With Amazon EC2, you have access to a broad variety of virtual servers and bare-metal instances. Each of these EC2 instances belongs to a family, and a generation within that family, and possesses unique characteristics. Some of them can satisfy the needs of a large variety of workloads (general-purpose instances such as those from the M and T families), some are optimized for CPU-intensive workloads (the C family), some are optimized for memory-intensive workloads (the R, X, and Z families), others offer high storage density with high throughput or low latency (the D and I families), and yet others offer hardware acceleration, such as the P and G families (GPU-based acceleration) or the F family (FPGA-based custom acceleration). There are a few more families that provide specialized chips for one type of task, such as machine learning inference (the Inf family), machine learning training (the Trn family), or video transcoding (the VT family).
On top of their family characteristics, each instance has a specific tee-shirt size that determines the amount of CPU, memory, storage, and network bandwidth available.
Then, some variants also exist within the various families to provide either extra local storage (instance subtypes with a d, for instance, z1d) or additional network bandwidth (instance subtypes with an n, for instance, C5n), or sometimes both (for instance, G4dn).
Additionally, EC2 instances have supported an increasing variety of CPU processors over time.

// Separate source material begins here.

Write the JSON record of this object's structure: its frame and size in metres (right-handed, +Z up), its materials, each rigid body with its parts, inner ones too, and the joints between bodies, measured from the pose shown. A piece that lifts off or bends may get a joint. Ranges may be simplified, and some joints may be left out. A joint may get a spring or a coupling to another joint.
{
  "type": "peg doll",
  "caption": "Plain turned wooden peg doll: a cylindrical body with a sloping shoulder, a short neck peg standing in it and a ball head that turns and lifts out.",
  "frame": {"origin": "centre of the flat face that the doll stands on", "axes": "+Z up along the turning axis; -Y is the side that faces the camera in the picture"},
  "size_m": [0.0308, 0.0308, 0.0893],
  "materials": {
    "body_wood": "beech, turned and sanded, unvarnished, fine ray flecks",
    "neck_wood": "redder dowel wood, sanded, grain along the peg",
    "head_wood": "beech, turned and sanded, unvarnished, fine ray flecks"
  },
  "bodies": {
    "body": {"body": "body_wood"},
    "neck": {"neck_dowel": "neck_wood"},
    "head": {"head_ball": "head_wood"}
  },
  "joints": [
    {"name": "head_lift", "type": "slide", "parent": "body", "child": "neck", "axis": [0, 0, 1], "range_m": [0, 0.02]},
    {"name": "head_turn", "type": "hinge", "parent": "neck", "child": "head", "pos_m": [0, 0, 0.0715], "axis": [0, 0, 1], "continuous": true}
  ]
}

The latest generations of EC2 instances are now powered by either Intel, AMD, or ARM-based AWS Graviton processors. For instance, the M6 type of EC2 instances, the sixth generation of the M family, has declined in instances with either Intel CPUs (M6i), AMD CPUs (M6a), or Graviton2 CPUs (M6g). AMD-based EC2 instances were first introduced to provide a cost-efficient alternative to Intel-based EC2 instances. Since they both run on the same x86 chipset, they require no change from an application perspective and provide an interesting option if you don’t rely on Intel-specific features. Graviton-based EC2 instances were later introduced by AWS to provide an even more appealing alternative to Intel or AMD EC2 instances. They indeed brought significant cost efficiency gains and, with the latest generation of Graviton processors, even added lasting performance improvements over their x86 peers. Nowadays, many enterprises have adopted Graviton-based EC2 instances, citing slashed EC2 costs and boosted performance. They come at a price, though: Graviton-based instances rely on the ARM chipset, so you must first make sure that your workloads can be effectively ported to that chipset. In particular, you will have to procure all the dependencies, such as application libraries, for the ARM platform, and your workload binaries, if any, will require re-compilation.

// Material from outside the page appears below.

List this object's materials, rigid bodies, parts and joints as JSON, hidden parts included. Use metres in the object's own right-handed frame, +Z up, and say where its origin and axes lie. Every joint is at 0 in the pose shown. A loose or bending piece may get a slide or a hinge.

That said, before picking up an instance type, you must consider the major characteristics of your workload in terms of performance. For that, beyond the initial assumptions you can make, observing and measuring are essential. You should collect metrics showing evidence of those characteristics. Is it mostly bound by the compute power available (number of CPUs or maybe the CPU clock)? Or is it memory-hungry, rapidly saturating all the RAM it can find? Or is it limited by the network bandwidth available? Or is it tied to the disk throughput or the storage latency? You will be able to tell based on observation. Now, which instance type do you start with to make those observations? In the absence of any obvious characteristics, it is recommended to start with one of the general-purpose instances, from the M or T family. T family instances are so-called burstable instances, which are useful for workloads that operate most of the time under a moderate baseline but occasionally need to burst above that baseline to meet a punctual spiky demand. Alternatively, if you already have a fair idea of the major characteristics of your workload, you can directly start with an instance from what seems like the most appropriate family (for instance, when you need GPU-based instances).
And then you iterate, based on measurement and observation, either to increase or reduce the size of the instance or to change the family if what you observe invalidates your hypotheses.

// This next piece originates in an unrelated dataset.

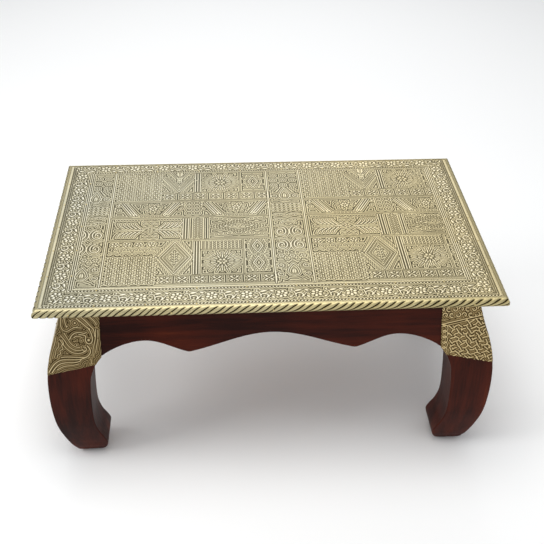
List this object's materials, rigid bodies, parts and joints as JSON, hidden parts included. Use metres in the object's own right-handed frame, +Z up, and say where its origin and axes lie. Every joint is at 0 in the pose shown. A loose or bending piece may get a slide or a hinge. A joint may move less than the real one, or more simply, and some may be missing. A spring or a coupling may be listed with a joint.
{
  "type": "low brass-topped table",
  "caption": "Low rectangular wooden table on curved square legs, with scalloped aprons, an embossed brass top, rope-moulded brass edge and brass leg caps.",
  "frame": {"origin": "on the floor, under the middle of the top", "axes": "+X along the length, +Y to the back, +Z up"},
  "size_m": [0.9, 0.58, 0.4],
  "materials": {
    "dark_wood": "semi-gloss dark reddish brown lacquer over open grain",
    "bare_wood": "planed, unfinished",
    "top_brass": "embossed sheet, rubbed bright on the raised work and dark in the ground",
    "edge_brass": "embossed rope moulding, pale and polished with dark grooves",
    "cap_brass": "embossed sheet, darker antique patina",
    "steel": "plain zinc-plated screw"
  },
  "bodies": {
    "root": {"plank_1": "bare_wood", "plank_2": "bare_wood", "plank_3": "bare_wood", "plank_4": "bare_wood", "batten_left": "bare_wood", "batten_right": "bare_wood", "block_front_left": "bare_wood", "block_front_right": "bare_wood", "block_back_left": "bare_wood", "block_back_right": "bare_wood", "block_left": "bare_wood", "block_right": "bare_wood", "lipping_front": "bare_wood", "lipping_back": "bare_wood", "lipping_left": "bare_wood", "lipping_right": "bare_wood", "rope_front": "edge_brass", "rope_back": "edge_brass", "rope_left": "edge_brass", "rope_right": "edge_brass", "field_sheet": "top_brass", "border_front_strip": "top_brass", "border_back_strip": "top_brass", "border_left_strip": "top_brass", "border_right_strip": "top_brass", "leg_front_left": "dark_wood", "leg_front_right": "dark_wood", "leg_back_left": "dark_wood", "leg_back_right": "dark_wood", "cap_front_left": "cap_brass", "cap_front_right": "cap_brass", "cap_back_left": "cap_brass", "cap_back_right": "cap_brass", "apron_front": "dark_wood", "apron_back": "dark_wood", "apron_left": "dark_wood", "apron_right": "dark_wood", "tenon_pegs": "bare_wood", "batten_screws": "steel", "block_screws": "steel", "border_pins": "edge_brass", "rope_pins": "edge_brass", "cap_pins": "cap_brass"}
  },
  "joints": []
}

As always with AWS, nothing beats experimentation, so don’t hesitate to try out multiple families and sizes if you’re unsure. If you follow best practices and automate your CI/CD process, testing different EC2 instance families and sizes should be straightforward. When you do, monitor the performance of your workload on each type and size of EC2 instance that you try out. For that, you can leverage EC2 metrics reported by CloudWatch; in particular, as a minimum, pay attention to metrics such as CPUUtilization, MemoryUtilization, and NetworkIn, as well as NetworkOut, to understand whether your workload may suffer from a lack of CPU power, or from memory or network bandwidth exhaustion.
Finding the optimal instance type and size for your workload, also known as rightsizing, is a must to optimize your compute resource usage. Remember that the cloud brings elasticity. So, when you have found the ideal instance types to support your workload, remember that you can leverage AWS auto-scaling capabilities to scale out the number of instances used to support the load on the various components of your design. Simply put, it is beneficial most of the time, both from a performance but also a cost standpoint, to use multiple smaller instances that can be scaled out (and then back in), instead of a few large ones. In any case, plan for scalability and put the necessary mechanisms in place to automatically adjust your workload capacity as close as possible to the demand.